Here, under the solemn influence of Mount St. Elias, and in the northernmost waters of the greatest ocean of our planet, we turn southward to repeat in inverse order the things we have seen; or perchance, as often happens, down a number of new channels, with their varied scenery, before home is reached again.

I have given a certain order in which the few ports of Alaska are visited; but the reader must not for a moment think that this is always rigidly followed. Sometimes some of them are left for the return journey, and much depends on the amount of freight, and the number and character of passengers. In the winter the trips are made wholly with reference to mails, freight, and the few passengers; but in the spring, summer, and fall these are wholly subordinate, and the trips are converted into excursions in the broadest sense of the word.
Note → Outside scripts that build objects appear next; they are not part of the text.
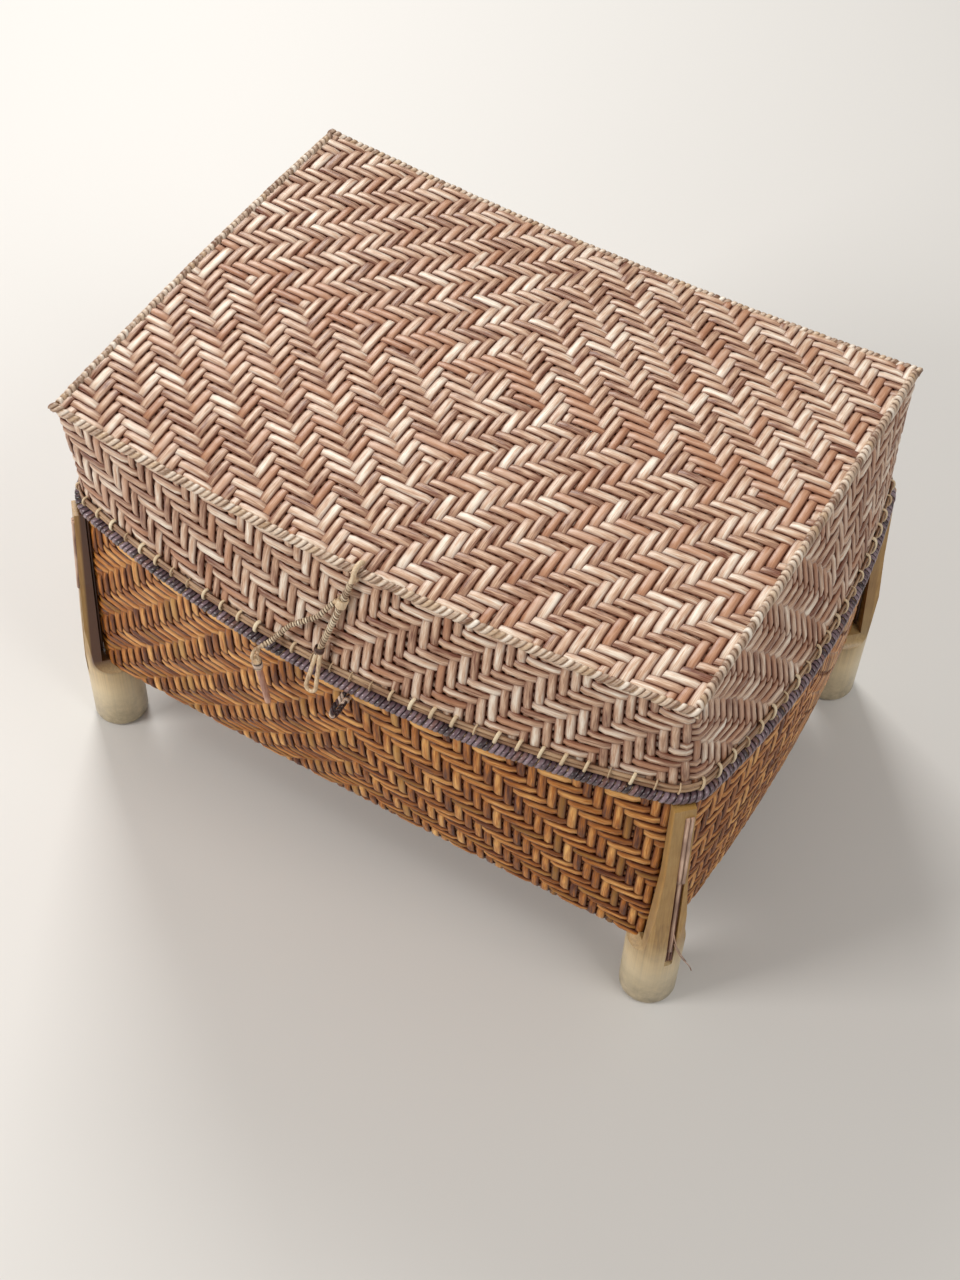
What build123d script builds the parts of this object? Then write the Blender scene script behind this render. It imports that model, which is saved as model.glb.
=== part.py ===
"""Woven cane box with a hinged lid, standing on four pole legs.

Millimetres. +X runs along the long side, -Y is the front with the hasp, +Z is up.
The origin is on the floor under the middle of the box.
"""

from build123d import *
from math import cos, hypot, radians, sin, sqrt
import os

os.makedirs("parts", exist_ok=True)

# Clearances
moving_gap = 0.35  # between round faces of pieces that move past each other
running_gap = 0.06  # radial, in a bore that turns on another piece
seat_gap = 0.1  # between pieces of one body that lie against each other
overrun = 12.0  # how far a cutting form runs past what it cuts
half_share = 0.5

# Basket: a woven tub whose rim bulges out from its four corners
base_bottom_height = 60.0
base_bottom_length = 446.0
base_bottom_width = 315.0
base_bottom_long_bulge = 1.0
base_bottom_short_bulge = 8.0
base_bottom_radius = 18.0
base_edge_radius = 10.0
base_wall = 4.5
base_side_bow = 4.0

# Rim: a round cane outside the wall and a flat one inside it, bound together
rim_height = 224.8
rim_length = 446.0
rim_width = 293.0
rim_long_bulge = 33.3
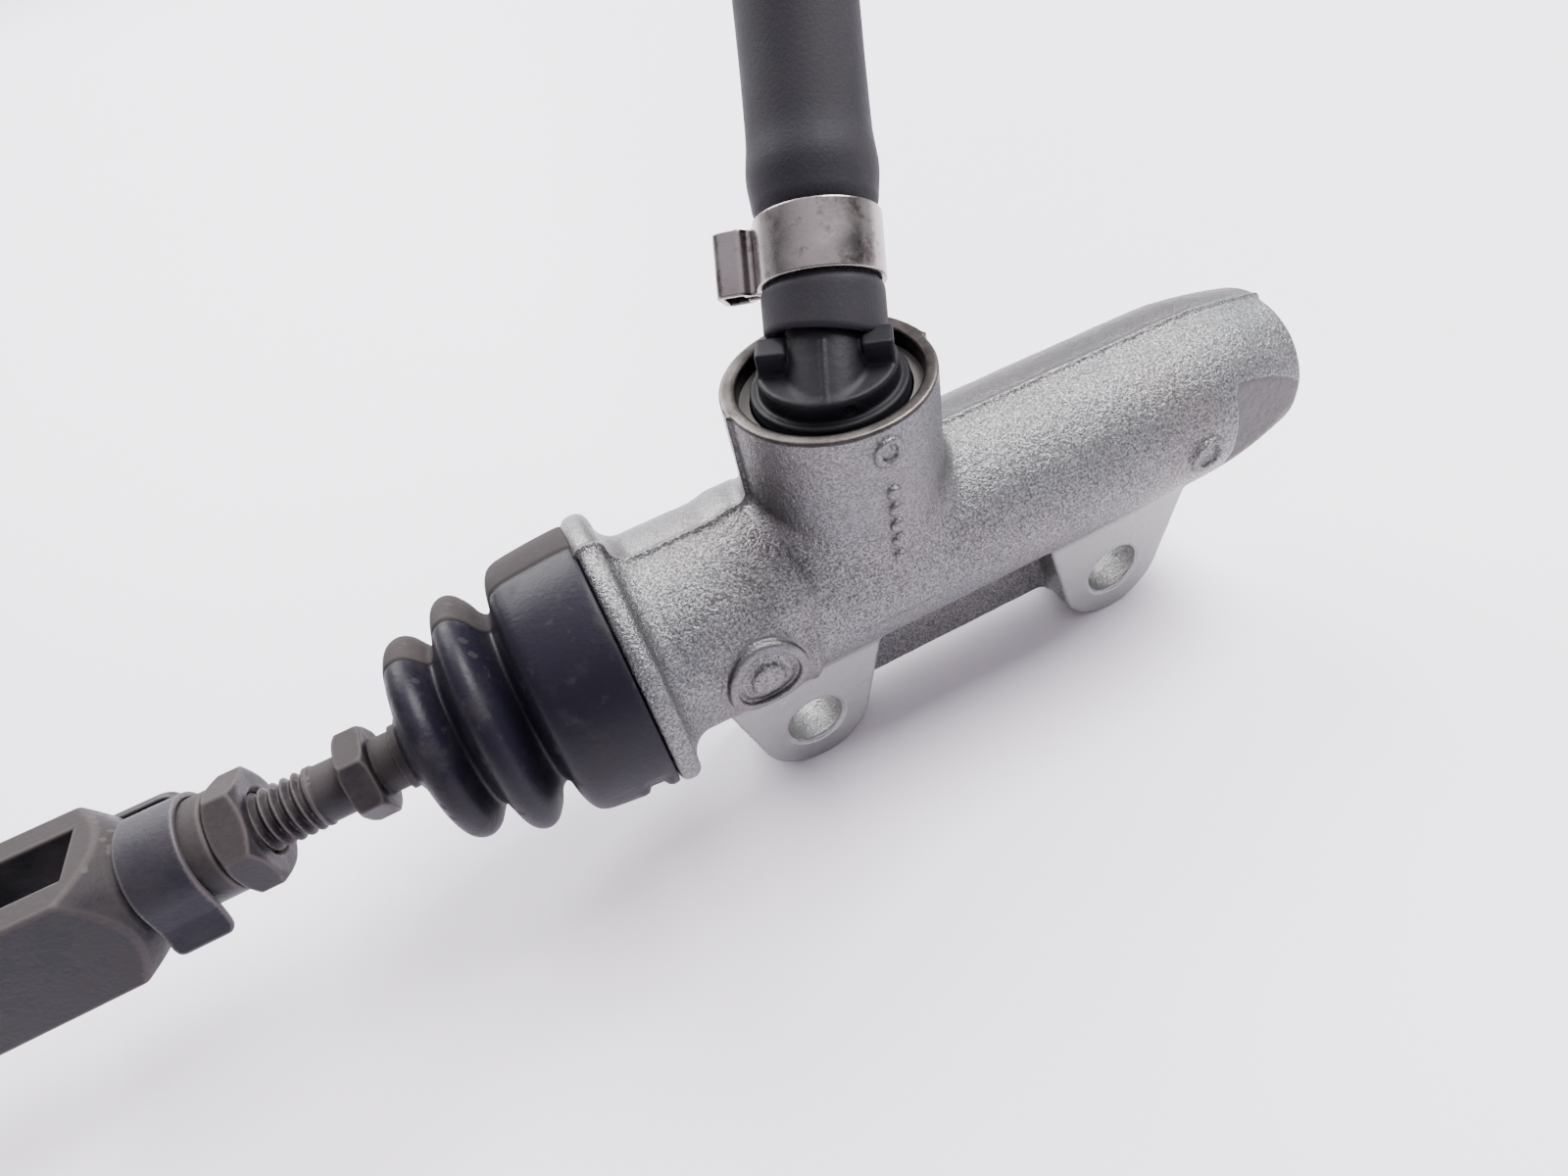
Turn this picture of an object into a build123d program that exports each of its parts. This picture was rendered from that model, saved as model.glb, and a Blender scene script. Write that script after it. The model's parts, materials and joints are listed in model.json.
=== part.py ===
from build123d import *
import os
from math import cos, radians, sin, tan

# Rear brake master cylinder for a motorcycle, in millimetres.
#
# Each piece is drawn with the bore along X, the inlet boss along Z and the two axes crossing
# at the origin: the outlet is towards +X, the boss opens towards +Z, and the mounting face
# looks towards +Y. place() then moves every piece so that the origin is the middle of the
# two mounting holes, on the mounting face.

# ---- Driving dimensions ----------------------------------------------------------------

# Mounting: two lugs for M6 screws
HOLE_SPACING = 40.0
HOLE_R = 3.3
LEFT_HOLE_X = -10.0
HOLE_Z = -17.8
LUG_R = 6.7
LUG_FRONT_Y = -5.2
LUG_BACK_Y = 4.8
LUG_FOOT_HALF = 10.0
WEB_FRONT_Y = -0.5
WEB_BOTTOM_Z = -21.0

# Housing outside
REAR_R = 10.4
FRONT_R = 9.85
STEP_X = -9.1
FLANGE_R = 13.9
FLANGE_X = (-26.1, -23.9)
SPIGOT_R = 10.0
MOUTH_X = -32.5
OUTLET_X = 50.2
# The front barrel's taper to the outlet: (x, radius)
TAPER = [(38.0, 9.85), (43.0, 9.5), (46.0, 8.98), (49.3, 8.25)]
FLATS_X = 40.2
FLATS_HALF = 8.0

# Bore
BORE_R = 6.0
BORE_X = (-24.0, 34.0)
MOUTH_R = 8.2
STROKE = 8.0
PORT_X = 38.0
PORT_R = 4.5
PASSAGE_R = 2.0
RETAINER_GROOVE = (-26.9, -25.6)
SPRING_R = 4.6
SPRING_WIRE_R = 0.6
SPRING_TURNS = 8
SPRING_SEAT_X = 2.6

# Inlet boss and elbow
BOSS_R = 9.5
BOSS_TOP_Z = 20.7
BOSS_BORE_R = 8.28
BOSS_FLOOR_Z = 8.6
BOSS_FILLET = 2.2
ELBOW_RING_Z = (18.05, 19.05)
O_RING_GROOVE_Z = (12.0, 14.4)
ELBOW_DISC_R = 6.2
ELBOW_EAR_X = (-1.3, 1.5)
ELBOW_EAR_Y = (3.2, 5.9)
ELBOW_EAR_Z = 24.5
ELBOW_TURN = 28.5
HOSE_RISE = 45.0
BEND_Z = 18.65
SPIGOT_OUT_R = 3.45
SPIGOT_END = 22.0

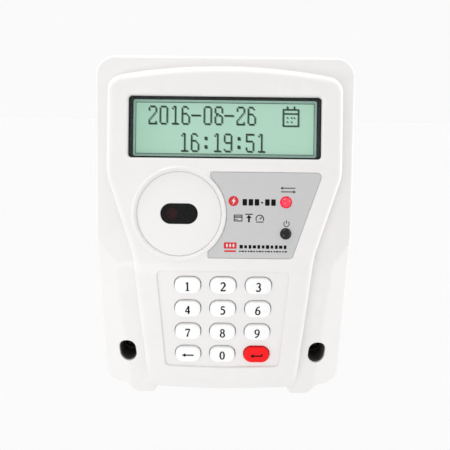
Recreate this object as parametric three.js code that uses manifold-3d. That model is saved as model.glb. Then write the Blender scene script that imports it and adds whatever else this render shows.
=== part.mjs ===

While thousands of little channels remain almost wholly unexplored, which probably would make the fortune of excursion companies if transported elsewhere, yet it is evident that the greater attractions of the great inland passage have been discovered, and are now shown to the tourists to the Wonderland of the World.

Fred'k Schwatka.

Footnote:

[A] The Russian name is Destruction or Pernicious Straits (the reason for which appears further on), and, in its improper translation to Peril Straits, many people supposed the name was given on account of its dangerous navigation.